The grip wheels 14 have a diameter approximately three times as large as the pinion 13. This means that movement of the finger through a particular distance corresponds to movement of the piston 6 over one third of this distance. This gearing-down leads to highly sensitive actuation of the plunger in the syringe cartridge. The syringe cartridge 24 shown in FIGS. 3 and 4 differs from that shown in FIG. 1 in that it is provided with a comparatively long and thin outlet tube 25 which (as represented in FIG. 4 by dots and dashes) can be bent easily in such a way that it retains its bent shape. This makes it possible to produce the shaft 1 of the applicator uncurved, in contrast to the embodiment according to FIG. 1, as a result of which the degree of friction between the piston and the shaft is further reduced. The external diameter of the outlet tube is, for example, in the range of from 1 to 2 mm when using a plastically deformable plastic such as polyamide.

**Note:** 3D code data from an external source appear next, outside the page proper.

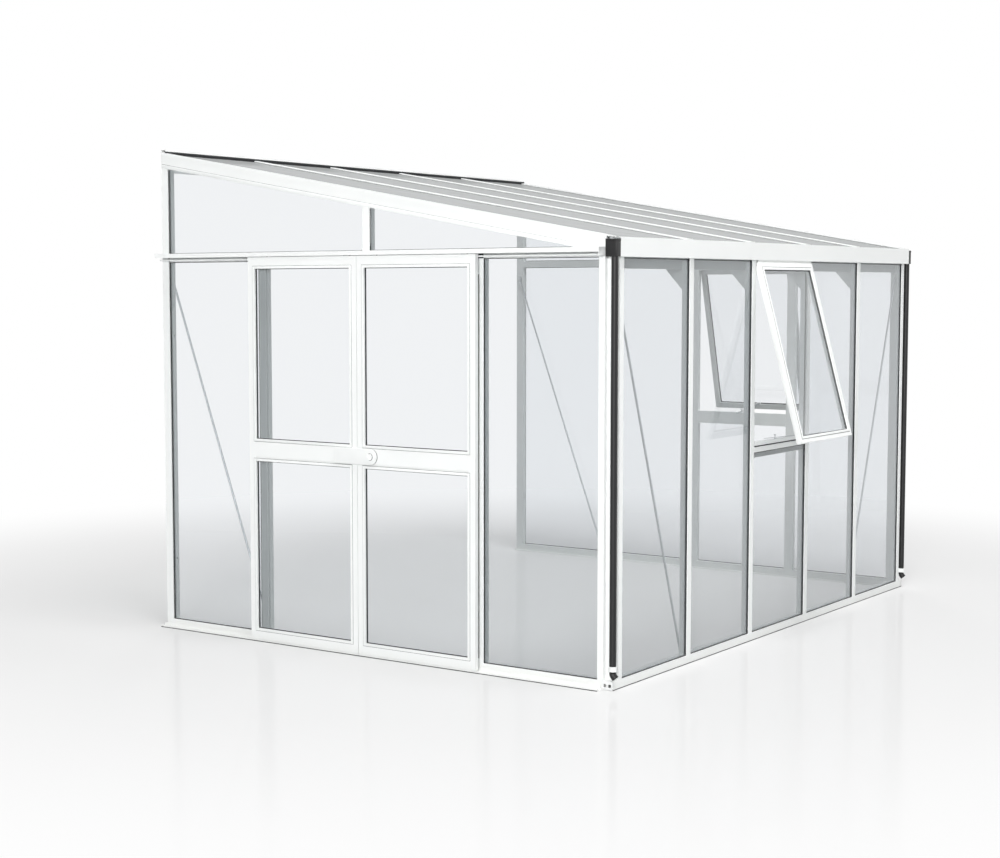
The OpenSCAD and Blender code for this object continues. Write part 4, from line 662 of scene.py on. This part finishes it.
# Seals of the window openings
# A flat strip of black EPDM around each window opening, where the shut sash lands. It is pressed into the frame and
# stands out less than the gap that the sash leaves.
seal_wide, seal_edge, opening_low, opening_top = 0.007, 0.0001, 1.084, 2.097
seal = ring("front_window_seal", (-0.341, -0.0183, opening_low), (0.341, -0.0178, opening_top),
            axis=1, wide=seal_wide, edge=seal_edge)
fit(seal, rubber, "frame", "black_rubber")
seal = ring("far_window_seal", (1.8738, 0.785, opening_low), (1.8743, 1.467, opening_top),
            axis=0, wide=seal_wide, edge=seal_edge)
fit(seal, rubber, "frame", "black_rubber")

# Bedding of the sills
# The sills lie on a strip of black EPDM that levels them on the footing. It is squeezed flat under their weight, and
# its edge looks out as a thin dark line, which also stands for the contact shadow under the sills: partly painted
# shade.
bedding_low, bedding_top = 0.0003, 0.0038
for name, left, front, right_end, rear in (("near_sill_bedding_and_shade", -1.9425, 0.025, -1.930, 2.980),
                                           ("front_sill_bedding_and_shade", -1.886, -0.0325, 1.886, -0.020),
                                           ("far_sill_bedding_and_shade", 1.876, 0.030, 1.8885, 2.980)):
    bedding_and_shade = block(name, (left, front, bedding_low), (right_end, rear, bedding_top))
    soften(bedding_and_shade, width=0.0012, steps=2)
    fit(bedding_and_shade, rubber, "frame", "black_rubber")

# Meeting brush
# A strip of dense dark pile in the slot between the two leaves, that keeps draughts out. It is drawn into a groove
# of the right leaf's stile.
brush = block("meeting_brush", (-1.944, 1.5053, 0.034), (-1.926, 1.5080, 2.088))
pick(brush, lambda c, n: n.y > squarely)
bpy.ops.mesh.inset(thickness=0.0006, depth=0)
soften(brush, width=0.0008, steps=2)
fit(brush, rubber, "right_door", "black_rubber")

# Pane gaskets of doors and windows
# A ring of black EPDM rubber on each side of every moving pane. It is pressed in dry between the glass and its
# frame.
gasket_wide, leaf_gasket_thick, sash_gasket_thick = 0.0035, 0.0027, 0.0025
for body, y in leaf_fronts.items():
    rings = []
    for low, top in leaf_panes:
        for x in (-1.9392, -1.9325):
            rings.append(ring("ring", (x, y, low), (x + leaf_gasket_thick, y + leaf_pane_wide, top),
                              axis=0, wide=gasket_wide))
    fit(weld(body.replace("door", "leaf") + "_gaskets", rings), rubber, body, "black_rubber")
rings = [ring("ring", (front_left, y, sash_low), (front_right, y + sash_gasket_thick, sash_top),
              axis=1, wide=gasket_wide) for y in (-0.0465, -0.040)]
fit(moved(rings, "front_window_gaskets", front_swing), rubber, "front_window", "black_rubber")
rings = [ring("ring", (x, far_front, sash_low), (x + sash_gasket_thick, far_rear, sash_top),
              axis=0, wide=gasket_wide) for x in (1.8935, 1.9000)]
fit(moved(rings, "far_window_gaskets", far_swing), rubber, "far_window", "black_rubber")

# Floor and light
# A plain white floor with a slight gloss, which fades to pure white 3 to 6.5 m from its middle. Four large
# softboxes and a dim white world give the light; to the eye and in the glass, floor and world are brighter.
fade_start, fade_end, fade_least, floor_gloss, world_light = 3.0, 6.5, 0.28, 0.12, 0.26
bpy.ops.object.select_all(action="DESELECT")
bpy.ops.mesh.primitive_circle_add(vertices=96, radius=60, fill_type="NGON", location=(0, 1.5, 0))
floor = bpy.context.object
floor.name = "floor"
floor_paint, tree, out = new_material("white_floor")
where = add(tree, "TexCoord").outputs["Object"]
far = add(tree, "VectorMath", {0: where}, operation="LENGTH").outputs["Value"]
fade = add(tree, "MapRange", {
    "Value": far, "From Min": fade_start, "From Max": fade_end, "To Min": fade_least, "To Max": 1.0},
    interpolation_type="SMOOTHSTEP")
gloss = add(tree, "BsdfGlossy", {"Color": linear("FFFFFF"), "Roughness": 0.12})
white = add(tree, "Emission", {"Color": linear("FFFFFF"), "Strength": 1.0})
rays = add(tree, "LightPath")
seen = add(tree, "Math", {0: rays.outputs["Is Camera Ray"], 1: rays.outputs["Is Glossy Ray"]}, operation="ADD")
mirrored = add(tree, "Math", {0: seen.outputs[0], 1: rays.outputs["Is Transmission Ray"]}, operation="ADD")
paint = add(tree, "MixRGB", {
    "Fac": mirrored.outputs[0], "Color1": linear("ACAEAF"), "Color2": linear("DADADA")}, use_clamp=True)
matt = add(tree, "BsdfDiffuse", {"Color": paint.outputs[0]})
share = add(tree, "Math", {0: mirrored.outputs[0], 1: fade.outputs[0]}, operation="MULTIPLY", use_clamp=True)
painted = add(tree, "MixShader", {0: floor_gloss, 1: matt.outputs[0], 2: gloss.outputs[0]})
ground = add(tree, "MixShader", {0: share.outputs[0], 1: painted.outputs[0], 2: white.outputs[0]})
tree.links.new(ground.outputs[0], out.inputs["Surface"])
floor.data.materials.append(floor_paint)

world = bpy.data.worlds.new("studio")
bpy.context.scene.world = world
world.use_nodes = True
tree = world.node_tree
tree.nodes.clear()
rays = add(tree, "LightPath")
seen = add(tree, "Math", {0: rays.outputs["Is Camera Ray"], 1: rays.outputs["Is Glossy Ray"]}, operation="ADD")
mirrored = add(tree, "Math", {
    0: seen.outputs[0], 1: rays.outputs["Is Transmission Ray"]}, operation="ADD", use_clamp=True)
strength = add(tree, "MapRange", {"Value": mirrored.outputs[0], "To Min": world_light, "To Max": 1.0})
backdrop = add(tree, "Background", {"Color": linear("FFFFFF"), "Strength": strength.outputs[0]})
add(tree, "OutputWorld", {"Surface": backdrop.outputs[0]})
middle_of_house = Vector((0, 1.4, 0.8))


def softbox(name, where, size, energy, mirrored=True):
    """A square area lamp that looks at the middle of the greenhouse, mirrored in glass and floor or not."""
    lamp_data = bpy.data.lights.new(name, "AREA")
    lamp_data.shape, lamp_data.size, lamp_data.energy = "SQUARE", size, energy
    lamp = bpy.data.objects.new(name, lamp_data)
    bpy.context.scene.collection.objects.link(lamp)
    lamp.visible_camera, lamp.visible_glossy = False, mirrored
    lamp.location = where
    lamp.rotation_euler = (middle_of_house - lamp.location).to_track_quat("-Z", "Y").to_euler()


softbox("overhead_softbox", (-3, -4, 17), size=7, energy=2350, mirrored=False)
softbox("left_softbox", (-17, -6.5, 5), size=4, energy=2050)
softbox("front_softbox", (8, -19, 8), size=7, energy=600)
softbox("rear_softbox", (15, 12, 6), size=5, energy=700, mirrored=False)

bpy.context.scene.view_settings.view_transform = "Standard"

bpy.context.view_layer.update()
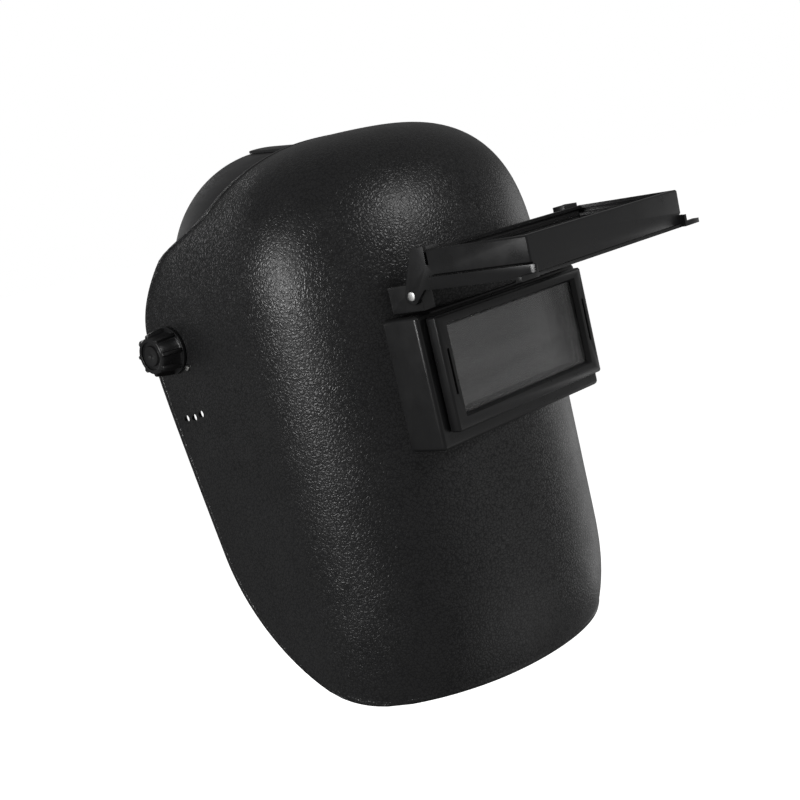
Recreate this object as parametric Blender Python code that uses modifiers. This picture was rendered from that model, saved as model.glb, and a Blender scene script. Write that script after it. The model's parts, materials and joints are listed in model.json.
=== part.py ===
"""Hand-tool safety gear: a welding helmet with a flip-up filter and ratchet headgear.

Metres, +Z up. The front of the helmet faces -Y and the wearer's left hand is at +X.
The origin is the centre of the headband, level with the two side pivots.
The shell is down and the filter holder is open.
"""
import math

import bmesh
import bpy
from mathutils import Matrix, Vector

# ---------------------------------------------------------------- driving dimensions
GAP = 0.0003                 # air left between pieces that touch

# the two turning axes, both parallel to X
PIVOT_Y = 0.021              # side knobs: the shell tilts about this line
PIVOT_Z = 0.0
HINGE_Y = -0.122             # filter holder's hinge
HINGE_Z = 0.005
OPEN_ANGLE = math.radians(88.6)

# moulded shell
SHELL_HALF_WIDTH = 0.0953
SHELL_WALL = 0.0024
SHELL_FRONT_Y = -0.1208
SHELL_TOP_Z = 0.0887
SHELL_BOTTOM_Z = -0.1947
DOME_START_Z = -0.0030       # the walls are upright below this height
DOME_POWER = 2.9
DOME_SETBACK = 0.0794        # how far the brow runs back at the top
FACE_DEPTH = 0.0790          # from the nose line back to the flat sides
FACE_POWER = 2.06
CHIN_SETBACK = 0.0105
CHIN_START_Z = -0.140
CHIN_POWER = 2.5
RIM_Y = 0.0378               # furthest point of the rear edge
RIM_Z = 0.0077
RIM_SLOPE_UP = 0.979
RIM_SLOPE_DOWN = 0.194
RIM_BLEND = 0.0292
BROW_NOTCH = 0.0190          # the rear edge steps this much further forwards above the temples
BROW_NOTCH_Z = 0.0450
BROW_NOTCH_RISE = 0.0190
JAW_RADIUS = 0.0808
HEM_SLOPE = 0.022            # the bottom edge climbs this much towards the rear
SHELL_LOW_ROWS = 13
SHELL_DOME_ROWS = 10
SHELL_COLUMNS = 36
SECTION_SAMPLES = 160
PAST = 0.0200                # how far a cutter runs past what it cuts
OVERLAP = 0.0010             # how far a joined solid reaches into its neighbour

# window block on the shell's front; heights are below the hinge line, depths ahead of it
BLOCK_HALF_WIDTH = 0.0629
BLOCK_TOP = 0.0092
BLOCK_BOTTOM = 0.0743
BLOCK_FRONT = 0.0019
BLOCK_BACK = -0.0240
BLOCK_WALL = 0.0024
BLOCK_OPENING_HALF_WIDTH = 0.0520
BLOCK_OPENING_HALF_HEIGHT = 0.0235
BLOCK_EDGE = 0.0022
CHAMBER_BACK = -0.0600       # the chamber cutter runs this far back, out of the shell

# fixed lens frame and the standard 108 x 51 mm lens
WINDOW_DROP = 0.0381         # window centre below the hinge line
FRAME_HALF_WIDTH = 0.0578
FRAME_TOP = 0.0112
FRAME_BOTTOM = 0.0667
FRAME_FRONT = 0.0090
VIEW_HALF_WIDTH = 0.0490
VIEW_HALF_HEIGHT = 0.0205
VIEW_BEVEL = 0.0022
LENS_HALF_WIDTH = 0.0540
LENS_HALF_HEIGHT = 0.0255
LENS_FRONT = 0.0063
COVER_GLASS = 0.0020
SNAP_X = 0.0560
SNAP_HALF_LENGTH = 0.0110
SNAP_THICKNESS = 0.0014
SNAP_BACK = -0.0030
SNAP_ROOM = 0.0004           # play round a snap in its slot
GROOVE_OUTER = 0.0014        # the groove in front of each snap, in from its middle
GROOVE_INNER = 0.0028
GROOVE_DEPTH = 0.0016
TONGUE_ROOT = 0.0030
BARB_REACH = 0.0020
INNER_LENS = 0.0012
RETAINER_HALF_WIDTH = 0.0600
RETAINER_HALF_HEIGHT = 0.0262
RETAINER_FRONT = 0.0024
RETAINER_BACK = 0.0046
SPRING_RADIUS = 0.0008
SPRING_HALF_WIDTH = 0.0515
SPRING_HALF_HEIGHT = 0.0232
SPRING_CORNER = 0.0050
SPRING_END_X = 0.0200

# hinge
PIN_RADIUS = 0.0022
PIN_HOLE_RADIUS = 0.0025
PIN_INNER_X = 0.0500
PIN_OUTER_X = 0.0608
LUG_INNER_X = 0.0495
LUG_OUTER_X = 0.0579
LUG_FRONT = 0.0036
LUG_BACK = -0.0185
LUG_TOP = 0.0056
LUG_BOTTOM = -0.0079

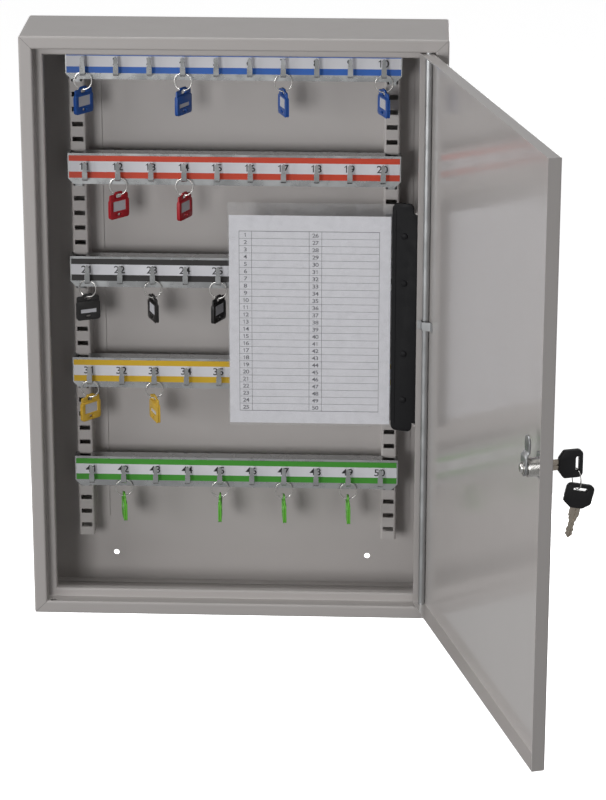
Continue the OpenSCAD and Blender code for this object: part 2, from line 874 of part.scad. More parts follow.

The coupling device for connecting the applicator and the cartridge capsule 24 consists, on the shaft side, of a slot 26 whose width corresponds approximately to the diameter of the capsule cartridge 24 and of a rear segment 27 whose configuration is similar to a collar 28 at the rear end of the cartridge capsule 24. The cartridge 24 can be inserted laterally into the slot 26, 27, the dimensions being expediently selected in such a way that the syringe cartridge is temporarily fixed by frictional force in its intended position. As soon as the piston 6 has penetrated into the cartridge, as is represented in FIG. 4 with broken lines, the cartridge is secured in the coupling position. Only after the piston has been withdrawn can the coupling be again released.